Let me just say this: If you don’t know why you want to root, then you probably don’t need to root. Read the section again about the benefits of rooting above, and do some research to make sure you know why you want to root.
- First thing’s first – create a backup. You’re rooted and up and running with no issues so create that backup. Most devices, upon root, will have a modified recovery system. Know exactly how to access that system (you may have to search the exact way to access it) and get familiar with it. Once familiar, create a backup. Test that backup, and if it loads properly you can now proceed with having fun. Also keep in mind that when you change recoveries (usually going from stock to rooted), your backup you made on the previous recovery will not work on the new one.
- Know exactly how to access your recovery should you need to do so at any given time. This includes if the phone is off, or on. Also, some phones allow you to access what’s called a ‘Download Mode’ which requires you to have your device plugged into a laptop or PC. This mode is then used to push an OS onto your device via your PC or laptop. Believe me, one day you’ll have to use one of these types of recoveries. Scary, yes. But valuable that you’ll be prepared.
- Read some more. Each phone is different, so read what’s available to you now that your device is rooted. As mentioned, this could include custom ROMS and/or kernels that allow you to get better battery life and other nice features.
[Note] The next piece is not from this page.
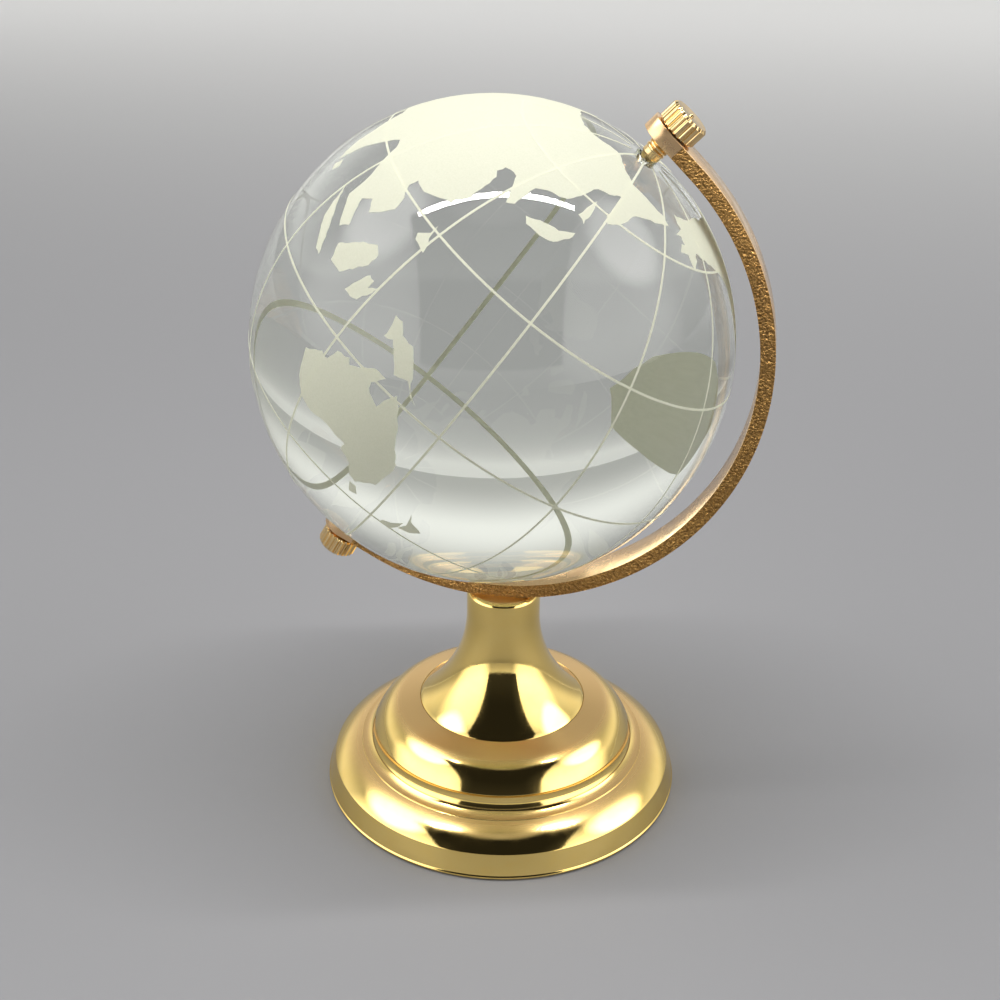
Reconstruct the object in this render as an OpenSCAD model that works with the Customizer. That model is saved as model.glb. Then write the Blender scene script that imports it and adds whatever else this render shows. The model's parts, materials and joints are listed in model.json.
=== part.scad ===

Also check out the apps that will work for all rooted devices that allow you to make tweaks to your device mentioned earlier.
- Remember to not be in hurry with whatever you do with your phone once rooted. You have complete control and rights to everything on your phone, and one slip-up and it may not work properly.
- Spread the knowledge. Once you’ve learned the ropes, help others.
Hopefully this guide has helped you become more comfortable with the process of rooting. Again, it’s not meant to sway anyone in any matter. It should simply be used as a resource so you can make your own decision. There are many benefits of rooting, but if it’s not worth the risk then you obviously shouldn’t do it. Good luck, and happy rooting.